Originally Posted by kenwelch
It might feel as though there is "never a point where there is zero torque", but there must be a very small amount of time that both gear ratios are NOT connected to the engine. If you are beginning to disengage the clutch for one gear ratio while the next gear ratio is being engaged there is only one acceptable option...they cannot be connected to the engine at the same time.
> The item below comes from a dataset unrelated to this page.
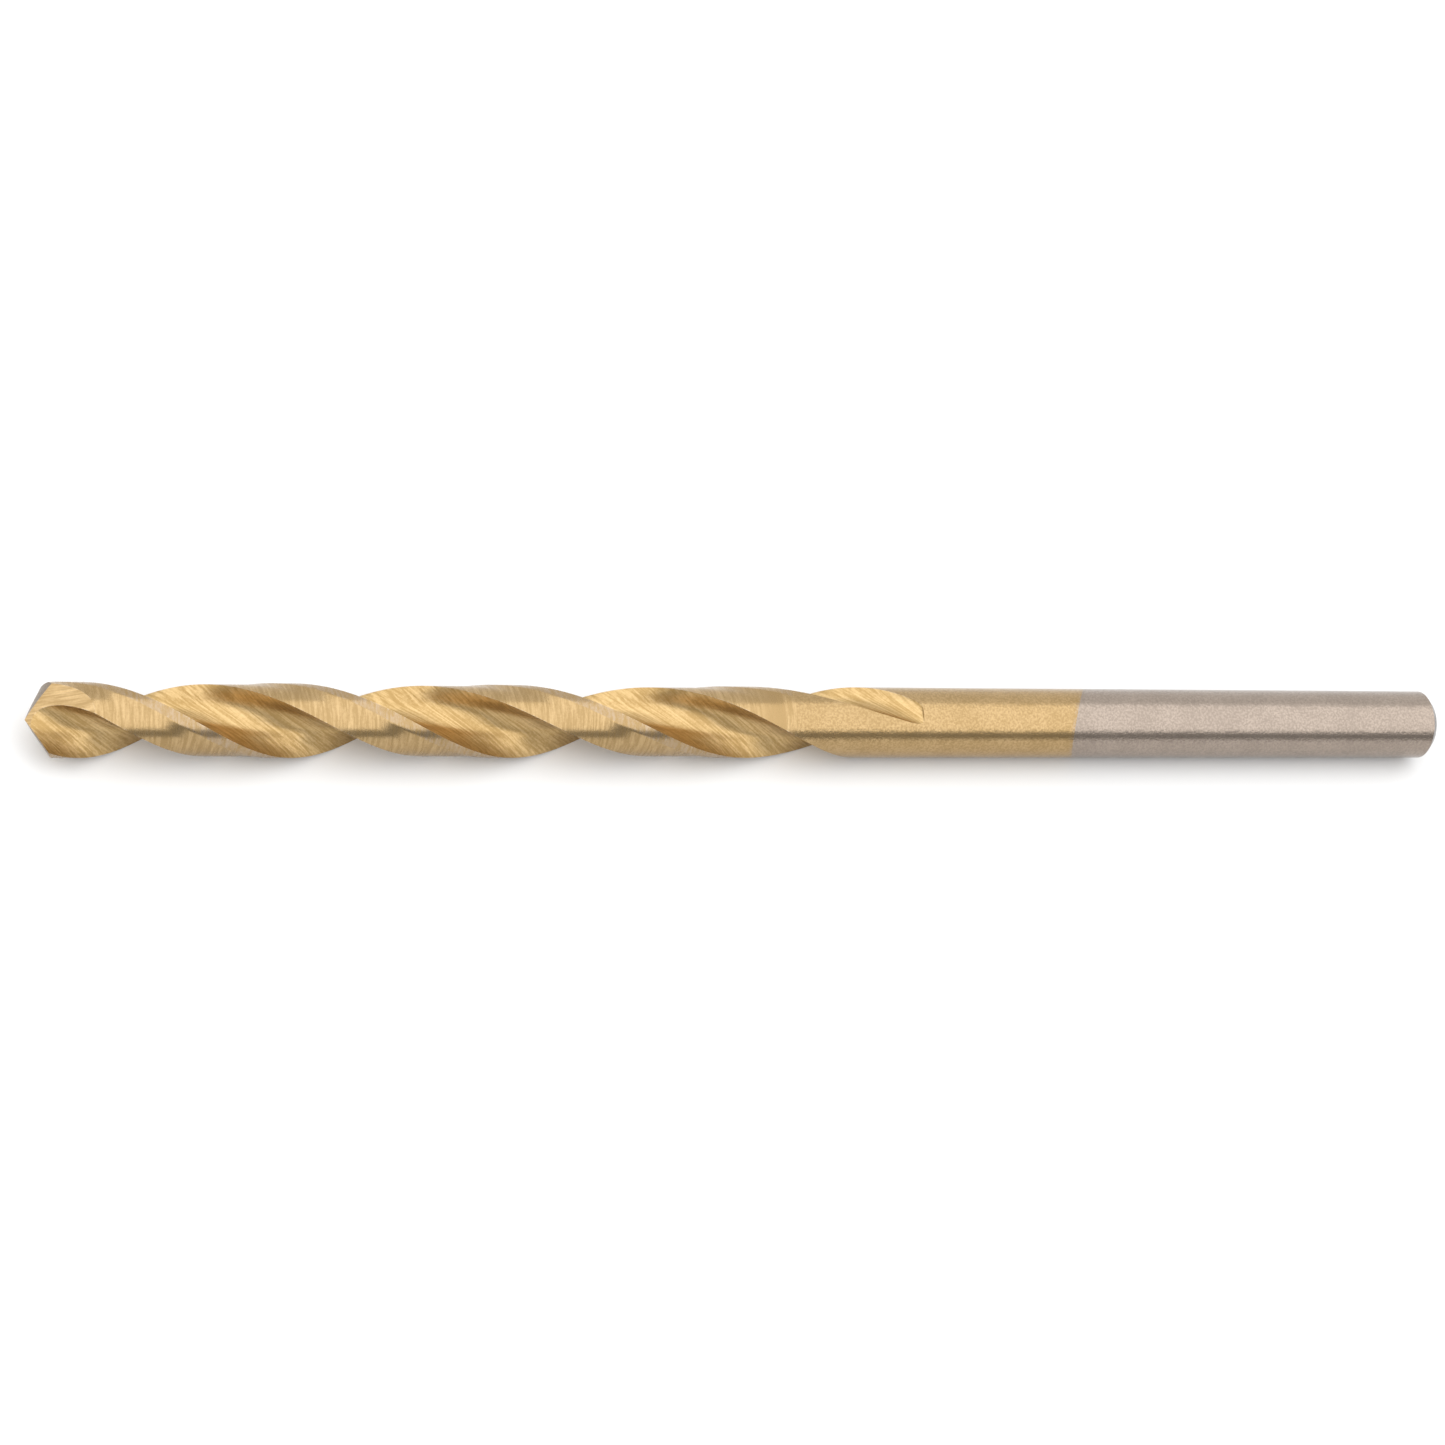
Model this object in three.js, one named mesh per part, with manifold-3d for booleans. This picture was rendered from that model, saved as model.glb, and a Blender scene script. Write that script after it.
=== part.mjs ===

If two gear ratios are connected at the same time (shift overlap) then the clutches must slip which causes unnecessary wear and heat. If both ratios are actually connected (engaged) at the same time then the output shaft (drive shaft) will be locked and cause the drive wheels to lock (like having an automatic trans. car in Park). If the vehicle is moving when the driveshaft locks the tires will chirp (skid) or the weakest power train link will break. Manual transmissions vehicles use a shift interlock to prevent two gear ratios from being selected at the same time. Automatic transmission vehicles have a torque converter that allows slippage.
Bottom line: You must have some time when both gears are not engaged (connected) to the engine. BMW likely designed in some “zero torque time” to prevent M-DCT owners from have early clutch failures. The wet clutch design with plenty of cooling should help also.
I suppose theoretically you could have no zero torque time (ZTT). Practically though, you will have ZTT. I doubt you could measure it without sophisticated measuring equipment and certainly could not feel it. And you bet there will be slip. Practically speaking, you always have slip. It's a matter of how much. Even the wheels slip. Maybe that's why the DCT clutch is a wet clutch.
Point here though is that practically speaking, you can't feel, and would have a hard time measuring ZTT. I believe the DCT is that good. Cheers.